**Stated goal**
Present each line of the entries below that holds the word "depsgraph".

[start Source records]

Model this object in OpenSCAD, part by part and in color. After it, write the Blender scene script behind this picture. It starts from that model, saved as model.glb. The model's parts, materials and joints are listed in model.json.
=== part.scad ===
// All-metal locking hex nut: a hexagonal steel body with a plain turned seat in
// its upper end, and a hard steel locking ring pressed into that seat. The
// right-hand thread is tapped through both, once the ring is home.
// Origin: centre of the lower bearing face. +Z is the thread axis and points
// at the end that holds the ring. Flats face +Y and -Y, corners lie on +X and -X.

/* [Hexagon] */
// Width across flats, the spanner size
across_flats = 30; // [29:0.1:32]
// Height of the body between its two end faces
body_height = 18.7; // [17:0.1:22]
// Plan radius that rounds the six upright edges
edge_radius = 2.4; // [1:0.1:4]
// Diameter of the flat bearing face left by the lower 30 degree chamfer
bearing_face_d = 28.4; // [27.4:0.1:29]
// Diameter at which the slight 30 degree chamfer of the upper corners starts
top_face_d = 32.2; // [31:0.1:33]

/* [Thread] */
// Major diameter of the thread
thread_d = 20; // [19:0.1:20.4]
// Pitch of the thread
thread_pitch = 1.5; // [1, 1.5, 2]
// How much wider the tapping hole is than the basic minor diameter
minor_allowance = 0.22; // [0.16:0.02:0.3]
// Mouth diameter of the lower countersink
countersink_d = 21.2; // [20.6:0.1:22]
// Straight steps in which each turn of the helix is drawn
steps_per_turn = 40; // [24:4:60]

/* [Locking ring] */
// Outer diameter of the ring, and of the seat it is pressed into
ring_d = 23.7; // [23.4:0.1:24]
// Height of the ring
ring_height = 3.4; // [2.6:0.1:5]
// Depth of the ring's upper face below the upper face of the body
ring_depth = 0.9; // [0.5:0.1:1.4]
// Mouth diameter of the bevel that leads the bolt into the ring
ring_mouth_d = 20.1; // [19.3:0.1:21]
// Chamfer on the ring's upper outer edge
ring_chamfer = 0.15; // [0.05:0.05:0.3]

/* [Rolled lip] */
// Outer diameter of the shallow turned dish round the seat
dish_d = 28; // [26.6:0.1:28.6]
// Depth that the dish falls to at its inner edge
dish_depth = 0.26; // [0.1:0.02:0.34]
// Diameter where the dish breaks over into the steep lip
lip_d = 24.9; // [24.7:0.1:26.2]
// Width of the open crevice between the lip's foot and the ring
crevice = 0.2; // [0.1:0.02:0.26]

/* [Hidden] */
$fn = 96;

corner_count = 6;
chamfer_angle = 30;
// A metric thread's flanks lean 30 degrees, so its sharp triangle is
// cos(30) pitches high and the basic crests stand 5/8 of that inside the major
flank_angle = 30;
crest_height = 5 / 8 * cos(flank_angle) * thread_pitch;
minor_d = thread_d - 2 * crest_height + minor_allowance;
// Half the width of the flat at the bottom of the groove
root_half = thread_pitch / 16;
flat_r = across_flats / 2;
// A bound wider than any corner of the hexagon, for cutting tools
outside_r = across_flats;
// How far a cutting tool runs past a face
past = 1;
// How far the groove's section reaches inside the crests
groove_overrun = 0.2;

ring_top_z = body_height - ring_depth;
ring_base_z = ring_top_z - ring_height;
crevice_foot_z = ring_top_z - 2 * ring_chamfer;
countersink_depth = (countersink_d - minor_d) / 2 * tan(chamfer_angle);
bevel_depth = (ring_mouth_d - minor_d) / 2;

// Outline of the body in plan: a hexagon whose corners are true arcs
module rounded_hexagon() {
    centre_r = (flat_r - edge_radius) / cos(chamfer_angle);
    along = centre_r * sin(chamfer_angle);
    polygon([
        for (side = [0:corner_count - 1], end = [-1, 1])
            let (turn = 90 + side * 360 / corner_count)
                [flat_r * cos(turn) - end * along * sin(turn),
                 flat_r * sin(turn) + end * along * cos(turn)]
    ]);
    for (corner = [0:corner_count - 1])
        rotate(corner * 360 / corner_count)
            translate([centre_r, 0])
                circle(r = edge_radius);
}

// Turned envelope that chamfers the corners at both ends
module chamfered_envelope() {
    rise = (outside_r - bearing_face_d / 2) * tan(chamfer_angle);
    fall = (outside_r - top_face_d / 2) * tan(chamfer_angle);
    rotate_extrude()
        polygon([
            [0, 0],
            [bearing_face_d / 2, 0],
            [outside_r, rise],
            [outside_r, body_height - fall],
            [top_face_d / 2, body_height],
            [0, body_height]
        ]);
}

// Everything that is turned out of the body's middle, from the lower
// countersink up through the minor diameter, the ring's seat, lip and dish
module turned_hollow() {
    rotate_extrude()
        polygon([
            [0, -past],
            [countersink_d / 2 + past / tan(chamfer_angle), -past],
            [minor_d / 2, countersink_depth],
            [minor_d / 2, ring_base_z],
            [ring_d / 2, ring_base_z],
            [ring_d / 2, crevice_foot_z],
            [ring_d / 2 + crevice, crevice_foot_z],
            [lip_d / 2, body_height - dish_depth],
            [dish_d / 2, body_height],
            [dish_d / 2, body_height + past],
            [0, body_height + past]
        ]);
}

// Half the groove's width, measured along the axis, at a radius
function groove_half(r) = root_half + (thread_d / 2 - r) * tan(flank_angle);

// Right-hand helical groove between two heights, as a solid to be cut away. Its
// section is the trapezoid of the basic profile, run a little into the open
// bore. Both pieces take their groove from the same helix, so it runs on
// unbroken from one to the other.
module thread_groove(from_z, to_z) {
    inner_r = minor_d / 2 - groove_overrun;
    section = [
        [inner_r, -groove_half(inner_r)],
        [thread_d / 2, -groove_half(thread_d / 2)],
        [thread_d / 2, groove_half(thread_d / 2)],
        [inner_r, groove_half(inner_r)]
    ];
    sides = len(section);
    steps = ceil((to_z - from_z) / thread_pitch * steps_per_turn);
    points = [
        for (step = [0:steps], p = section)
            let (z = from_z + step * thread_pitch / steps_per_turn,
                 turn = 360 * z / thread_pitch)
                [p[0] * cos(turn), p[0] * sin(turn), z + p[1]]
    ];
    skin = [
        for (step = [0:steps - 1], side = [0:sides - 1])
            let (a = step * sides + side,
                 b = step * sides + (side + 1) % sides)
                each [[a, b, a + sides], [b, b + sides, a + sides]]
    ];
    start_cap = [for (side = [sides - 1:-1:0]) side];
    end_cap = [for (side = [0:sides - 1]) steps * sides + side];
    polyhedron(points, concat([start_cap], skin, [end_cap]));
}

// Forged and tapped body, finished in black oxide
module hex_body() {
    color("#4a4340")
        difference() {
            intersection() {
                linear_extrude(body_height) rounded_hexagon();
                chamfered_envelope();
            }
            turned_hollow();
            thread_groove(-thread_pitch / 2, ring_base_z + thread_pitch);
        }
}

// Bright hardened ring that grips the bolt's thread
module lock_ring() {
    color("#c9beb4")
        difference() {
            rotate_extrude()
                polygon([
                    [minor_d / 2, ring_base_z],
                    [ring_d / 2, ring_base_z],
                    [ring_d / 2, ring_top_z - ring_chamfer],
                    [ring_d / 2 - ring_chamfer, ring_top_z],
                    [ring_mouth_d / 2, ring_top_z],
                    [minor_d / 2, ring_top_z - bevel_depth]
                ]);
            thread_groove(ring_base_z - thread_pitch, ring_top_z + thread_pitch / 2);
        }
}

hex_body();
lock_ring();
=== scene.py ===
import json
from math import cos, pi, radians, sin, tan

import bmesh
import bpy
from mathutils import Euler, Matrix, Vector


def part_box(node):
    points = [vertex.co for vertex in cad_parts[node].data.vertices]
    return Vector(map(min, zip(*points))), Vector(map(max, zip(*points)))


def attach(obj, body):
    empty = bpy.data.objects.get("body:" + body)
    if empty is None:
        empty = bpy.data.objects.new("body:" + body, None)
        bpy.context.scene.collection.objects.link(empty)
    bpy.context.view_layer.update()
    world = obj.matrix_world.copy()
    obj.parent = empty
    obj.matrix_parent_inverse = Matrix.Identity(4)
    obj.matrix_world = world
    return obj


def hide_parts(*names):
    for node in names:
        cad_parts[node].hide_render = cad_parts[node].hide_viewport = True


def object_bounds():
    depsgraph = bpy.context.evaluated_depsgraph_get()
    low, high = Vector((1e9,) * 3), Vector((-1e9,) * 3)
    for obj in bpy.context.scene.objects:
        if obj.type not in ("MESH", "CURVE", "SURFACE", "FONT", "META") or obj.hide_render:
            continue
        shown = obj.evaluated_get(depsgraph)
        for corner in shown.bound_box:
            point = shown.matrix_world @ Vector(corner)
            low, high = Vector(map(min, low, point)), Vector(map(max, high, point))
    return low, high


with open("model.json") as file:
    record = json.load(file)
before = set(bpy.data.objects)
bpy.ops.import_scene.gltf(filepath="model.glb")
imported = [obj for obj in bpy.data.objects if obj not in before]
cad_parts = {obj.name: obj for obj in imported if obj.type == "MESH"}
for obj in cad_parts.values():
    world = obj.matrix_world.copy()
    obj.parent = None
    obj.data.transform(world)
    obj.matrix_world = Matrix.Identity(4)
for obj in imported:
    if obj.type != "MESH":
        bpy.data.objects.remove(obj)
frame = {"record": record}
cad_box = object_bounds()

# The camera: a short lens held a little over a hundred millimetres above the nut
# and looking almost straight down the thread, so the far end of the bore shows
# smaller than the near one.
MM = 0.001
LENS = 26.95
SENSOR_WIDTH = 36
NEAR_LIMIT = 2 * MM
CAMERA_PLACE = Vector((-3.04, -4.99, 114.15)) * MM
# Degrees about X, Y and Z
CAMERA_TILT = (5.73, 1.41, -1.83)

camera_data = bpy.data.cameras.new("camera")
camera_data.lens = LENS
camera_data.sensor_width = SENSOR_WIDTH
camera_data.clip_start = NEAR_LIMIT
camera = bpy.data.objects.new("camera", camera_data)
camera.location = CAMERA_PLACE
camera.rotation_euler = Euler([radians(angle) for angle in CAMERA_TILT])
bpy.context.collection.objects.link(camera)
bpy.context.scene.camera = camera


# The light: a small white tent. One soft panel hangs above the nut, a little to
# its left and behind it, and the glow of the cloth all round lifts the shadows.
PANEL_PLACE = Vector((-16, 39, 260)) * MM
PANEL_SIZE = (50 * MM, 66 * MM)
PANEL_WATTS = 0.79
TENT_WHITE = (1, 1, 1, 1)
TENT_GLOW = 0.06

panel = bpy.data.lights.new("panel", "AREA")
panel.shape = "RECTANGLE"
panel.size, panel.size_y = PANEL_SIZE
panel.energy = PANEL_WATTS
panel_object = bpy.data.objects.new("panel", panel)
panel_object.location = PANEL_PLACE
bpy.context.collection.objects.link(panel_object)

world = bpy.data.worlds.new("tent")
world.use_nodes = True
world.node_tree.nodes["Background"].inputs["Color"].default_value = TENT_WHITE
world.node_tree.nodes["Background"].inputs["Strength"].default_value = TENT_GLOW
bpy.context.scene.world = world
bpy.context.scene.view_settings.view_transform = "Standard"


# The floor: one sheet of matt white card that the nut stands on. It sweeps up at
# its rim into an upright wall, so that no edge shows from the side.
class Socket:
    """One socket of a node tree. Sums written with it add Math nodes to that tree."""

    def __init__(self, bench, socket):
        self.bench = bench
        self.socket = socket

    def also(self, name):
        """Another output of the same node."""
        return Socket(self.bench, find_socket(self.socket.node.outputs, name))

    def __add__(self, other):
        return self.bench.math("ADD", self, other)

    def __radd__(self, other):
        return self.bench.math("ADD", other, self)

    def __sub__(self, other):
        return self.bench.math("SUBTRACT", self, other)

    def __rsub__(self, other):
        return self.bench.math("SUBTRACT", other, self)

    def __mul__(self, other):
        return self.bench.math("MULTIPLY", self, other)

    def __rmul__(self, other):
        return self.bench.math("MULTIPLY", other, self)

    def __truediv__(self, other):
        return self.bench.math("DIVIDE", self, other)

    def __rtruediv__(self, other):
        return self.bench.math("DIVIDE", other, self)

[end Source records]
[start Source records]

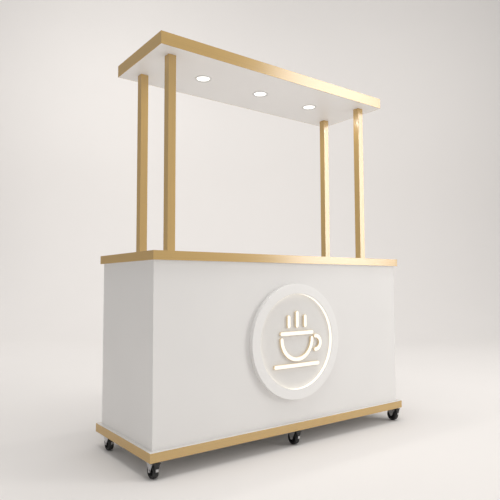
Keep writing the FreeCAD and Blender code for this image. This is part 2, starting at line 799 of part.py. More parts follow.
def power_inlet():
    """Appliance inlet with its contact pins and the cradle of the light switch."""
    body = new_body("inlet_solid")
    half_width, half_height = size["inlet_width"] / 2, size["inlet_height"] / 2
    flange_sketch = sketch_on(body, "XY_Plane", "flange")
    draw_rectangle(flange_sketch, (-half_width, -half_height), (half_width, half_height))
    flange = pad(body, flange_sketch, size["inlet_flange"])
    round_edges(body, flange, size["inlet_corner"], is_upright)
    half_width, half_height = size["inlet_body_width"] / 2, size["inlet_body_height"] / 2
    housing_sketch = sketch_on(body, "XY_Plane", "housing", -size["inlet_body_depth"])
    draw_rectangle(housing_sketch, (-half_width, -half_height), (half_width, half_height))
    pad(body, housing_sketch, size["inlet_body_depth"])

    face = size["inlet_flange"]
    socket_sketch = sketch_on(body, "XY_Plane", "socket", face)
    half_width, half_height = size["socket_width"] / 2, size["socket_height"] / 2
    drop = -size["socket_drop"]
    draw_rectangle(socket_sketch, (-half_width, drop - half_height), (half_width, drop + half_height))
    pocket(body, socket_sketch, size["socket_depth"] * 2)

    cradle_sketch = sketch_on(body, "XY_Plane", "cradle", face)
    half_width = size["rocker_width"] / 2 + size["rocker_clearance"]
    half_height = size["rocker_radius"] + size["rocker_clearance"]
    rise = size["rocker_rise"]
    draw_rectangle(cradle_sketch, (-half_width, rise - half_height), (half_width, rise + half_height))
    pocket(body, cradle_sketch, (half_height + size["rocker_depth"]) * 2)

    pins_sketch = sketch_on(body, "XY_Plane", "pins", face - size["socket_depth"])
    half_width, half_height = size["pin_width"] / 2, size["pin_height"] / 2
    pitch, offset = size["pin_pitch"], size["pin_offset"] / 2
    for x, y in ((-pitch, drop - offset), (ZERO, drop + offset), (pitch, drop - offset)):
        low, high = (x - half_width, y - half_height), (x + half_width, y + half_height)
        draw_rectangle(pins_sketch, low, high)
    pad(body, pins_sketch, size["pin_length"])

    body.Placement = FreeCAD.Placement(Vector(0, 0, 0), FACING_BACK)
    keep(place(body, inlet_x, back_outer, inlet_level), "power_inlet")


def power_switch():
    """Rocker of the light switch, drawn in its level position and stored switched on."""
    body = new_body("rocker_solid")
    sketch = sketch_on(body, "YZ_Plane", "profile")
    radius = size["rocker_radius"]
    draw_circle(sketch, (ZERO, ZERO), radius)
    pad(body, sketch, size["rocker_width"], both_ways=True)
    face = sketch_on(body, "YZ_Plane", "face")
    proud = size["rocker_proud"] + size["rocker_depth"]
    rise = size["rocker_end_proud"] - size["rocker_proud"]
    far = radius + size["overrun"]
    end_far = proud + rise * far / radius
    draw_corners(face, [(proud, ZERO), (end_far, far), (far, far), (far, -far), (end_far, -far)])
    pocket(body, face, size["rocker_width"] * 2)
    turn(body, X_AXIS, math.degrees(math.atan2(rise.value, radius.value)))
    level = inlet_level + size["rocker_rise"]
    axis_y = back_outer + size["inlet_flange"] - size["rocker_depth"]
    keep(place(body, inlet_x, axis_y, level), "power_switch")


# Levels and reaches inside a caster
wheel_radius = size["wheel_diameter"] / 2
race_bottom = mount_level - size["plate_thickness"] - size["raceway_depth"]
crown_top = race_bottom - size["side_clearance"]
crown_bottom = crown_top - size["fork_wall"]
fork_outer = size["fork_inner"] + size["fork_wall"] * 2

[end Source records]

**Exercise answer**
    depsgraph = bpy.context.evaluated_depsgraph_get()
        shown = obj.evaluated_get(depsgraph)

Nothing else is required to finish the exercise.